_Given request_:
Quote the whole listing word for word, please.

_Provided data_:
** start **
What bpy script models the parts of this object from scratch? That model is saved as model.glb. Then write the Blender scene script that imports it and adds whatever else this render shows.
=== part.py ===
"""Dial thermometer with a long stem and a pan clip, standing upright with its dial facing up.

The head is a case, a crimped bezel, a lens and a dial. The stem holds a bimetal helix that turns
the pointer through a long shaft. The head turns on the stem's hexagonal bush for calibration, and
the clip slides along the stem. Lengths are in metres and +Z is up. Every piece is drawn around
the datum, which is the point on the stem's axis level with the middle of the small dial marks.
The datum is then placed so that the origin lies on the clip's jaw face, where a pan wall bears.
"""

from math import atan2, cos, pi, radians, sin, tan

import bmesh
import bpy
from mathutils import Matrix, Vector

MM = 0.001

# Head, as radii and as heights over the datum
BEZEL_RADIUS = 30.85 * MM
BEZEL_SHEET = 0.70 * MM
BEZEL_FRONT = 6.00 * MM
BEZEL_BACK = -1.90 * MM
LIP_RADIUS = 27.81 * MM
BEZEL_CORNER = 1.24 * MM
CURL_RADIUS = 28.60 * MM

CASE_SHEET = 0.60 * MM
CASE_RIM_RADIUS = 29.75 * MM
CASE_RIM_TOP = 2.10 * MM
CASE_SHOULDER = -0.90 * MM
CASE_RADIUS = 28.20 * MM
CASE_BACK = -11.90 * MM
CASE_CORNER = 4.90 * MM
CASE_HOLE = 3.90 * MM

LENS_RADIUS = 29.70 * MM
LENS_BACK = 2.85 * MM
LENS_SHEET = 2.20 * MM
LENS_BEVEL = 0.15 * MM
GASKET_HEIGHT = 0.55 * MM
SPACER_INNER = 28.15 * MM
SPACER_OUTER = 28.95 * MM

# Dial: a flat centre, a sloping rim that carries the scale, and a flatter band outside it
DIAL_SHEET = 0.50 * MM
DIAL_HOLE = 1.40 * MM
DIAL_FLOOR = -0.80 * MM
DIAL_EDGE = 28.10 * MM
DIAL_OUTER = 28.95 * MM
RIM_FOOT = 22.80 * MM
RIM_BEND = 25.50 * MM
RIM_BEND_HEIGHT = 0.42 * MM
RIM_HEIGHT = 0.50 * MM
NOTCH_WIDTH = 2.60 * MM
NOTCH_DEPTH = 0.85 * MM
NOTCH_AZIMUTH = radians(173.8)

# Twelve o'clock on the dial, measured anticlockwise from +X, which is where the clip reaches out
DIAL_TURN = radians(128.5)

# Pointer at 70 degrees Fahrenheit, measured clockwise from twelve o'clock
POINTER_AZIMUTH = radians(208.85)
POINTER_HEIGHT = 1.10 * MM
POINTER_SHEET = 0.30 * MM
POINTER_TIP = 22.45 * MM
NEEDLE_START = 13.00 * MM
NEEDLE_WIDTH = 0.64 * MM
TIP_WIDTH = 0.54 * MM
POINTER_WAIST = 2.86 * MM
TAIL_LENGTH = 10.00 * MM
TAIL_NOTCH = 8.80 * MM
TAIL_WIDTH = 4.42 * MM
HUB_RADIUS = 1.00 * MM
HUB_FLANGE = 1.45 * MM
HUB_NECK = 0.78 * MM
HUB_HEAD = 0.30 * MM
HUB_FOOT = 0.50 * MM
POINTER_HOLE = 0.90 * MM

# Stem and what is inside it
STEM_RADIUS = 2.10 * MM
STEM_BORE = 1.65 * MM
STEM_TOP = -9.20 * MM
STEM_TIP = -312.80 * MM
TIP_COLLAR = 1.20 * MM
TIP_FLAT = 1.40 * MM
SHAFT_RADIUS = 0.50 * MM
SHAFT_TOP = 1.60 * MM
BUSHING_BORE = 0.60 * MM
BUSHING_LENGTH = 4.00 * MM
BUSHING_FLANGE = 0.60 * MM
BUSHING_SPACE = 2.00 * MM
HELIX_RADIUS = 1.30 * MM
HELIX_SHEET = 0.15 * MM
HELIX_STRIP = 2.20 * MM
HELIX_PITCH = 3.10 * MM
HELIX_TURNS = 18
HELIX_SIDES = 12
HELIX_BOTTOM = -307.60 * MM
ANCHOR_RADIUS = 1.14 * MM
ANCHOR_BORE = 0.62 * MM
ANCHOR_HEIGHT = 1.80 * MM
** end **
_Written response_:
What bpy script models the parts of this object from scratch? That model is saved as model.glb. Then write the Blender scene script that imports it and adds whatever else this render shows.
=== part.py ===
"""Dial thermometer with a long stem and a pan clip, standing upright with its dial facing up.

The head is a case, a crimped bezel, a lens and a dial. The stem holds a bimetal helix that turns
the pointer through a long shaft. The head turns on the stem's hexagonal bush for calibration, and
the clip slides along the stem. Lengths are in metres and +Z is up. Every piece is drawn around
the datum, which is the point on the stem's axis level with the middle of the small dial marks.
The datum is then placed so that the origin lies on the clip's jaw face, where a pan wall bears.
"""

from math import atan2, cos, pi, radians, sin, tan

import bmesh
import bpy
from mathutils import Matrix, Vector

MM = 0.001

# Head, as radii and as heights over the datum
BEZEL_RADIUS = 30.85 * MM
BEZEL_SHEET = 0.70 * MM
BEZEL_FRONT = 6.00 * MM
BEZEL_BACK = -1.90 * MM
LIP_RADIUS = 27.81 * MM
BEZEL_CORNER = 1.24 * MM
CURL_RADIUS = 28.60 * MM

CASE_SHEET = 0.60 * MM
CASE_RIM_RADIUS = 29.75 * MM
CASE_RIM_TOP = 2.10 * MM
CASE_SHOULDER = -0.90 * MM
CASE_RADIUS = 28.20 * MM
CASE_BACK = -11.90 * MM
CASE_CORNER = 4.90 * MM
CASE_HOLE = 3.90 * MM

LENS_RADIUS = 29.70 * MM
LENS_BACK = 2.85 * MM
LENS_SHEET = 2.20 * MM
LENS_BEVEL = 0.15 * MM
GASKET_HEIGHT = 0.55 * MM
SPACER_INNER = 28.15 * MM
SPACER_OUTER = 28.95 * MM

# Dial: a flat centre, a sloping rim that carries the scale, and a flatter band outside it
DIAL_SHEET = 0.50 * MM
DIAL_HOLE = 1.40 * MM
DIAL_FLOOR = -0.80 * MM
DIAL_EDGE = 28.10 * MM
DIAL_OUTER = 28.95 * MM
RIM_FOOT = 22.80 * MM
RIM_BEND = 25.50 * MM
RIM_BEND_HEIGHT = 0.42 * MM
RIM_HEIGHT = 0.50 * MM
NOTCH_WIDTH = 2.60 * MM
NOTCH_DEPTH = 0.85 * MM
NOTCH_AZIMUTH = radians(173.8)

# Twelve o'clock on the dial, measured anticlockwise from +X, which is where the clip reaches out
DIAL_TURN = radians(128.5)

# Pointer at 70 degrees Fahrenheit, measured clockwise from twelve o'clock
POINTER_AZIMUTH = radians(208.85)
POINTER_HEIGHT = 1.10 * MM
POINTER_SHEET = 0.30 * MM
POINTER_TIP = 22.45 * MM
NEEDLE_START = 13.00 * MM
NEEDLE_WIDTH = 0.64 * MM
TIP_WIDTH = 0.54 * MM
POINTER_WAIST = 2.86 * MM
TAIL_LENGTH = 10.00 * MM
TAIL_NOTCH = 8.80 * MM
TAIL_WIDTH = 4.42 * MM
HUB_RADIUS = 1.00 * MM
HUB_FLANGE = 1.45 * MM
HUB_NECK = 0.78 * MM
HUB_HEAD = 0.30 * MM
HUB_FOOT = 0.50 * MM
POINTER_HOLE = 0.90 * MM

# Stem and what is inside it
STEM_RADIUS = 2.10 * MM
STEM_BORE = 1.65 * MM
STEM_TOP = -9.20 * MM
STEM_TIP = -312.80 * MM
TIP_COLLAR = 1.20 * MM
TIP_FLAT = 1.40 * MM
SHAFT_RADIUS = 0.50 * MM
SHAFT_TOP = 1.60 * MM
BUSHING_BORE = 0.60 * MM
BUSHING_LENGTH = 4.00 * MM
BUSHING_FLANGE = 0.60 * MM
BUSHING_SPACE = 2.00 * MM
HELIX_RADIUS = 1.30 * MM
HELIX_SHEET = 0.15 * MM
HELIX_STRIP = 2.20 * MM
HELIX_PITCH = 3.10 * MM
HELIX_TURNS = 18
HELIX_SIDES = 12
HELIX_BOTTOM = -307.60 * MM
ANCHOR_RADIUS = 1.14 * MM
ANCHOR_BORE = 0.62 * MM
ANCHOR_HEIGHT = 1.80 * MM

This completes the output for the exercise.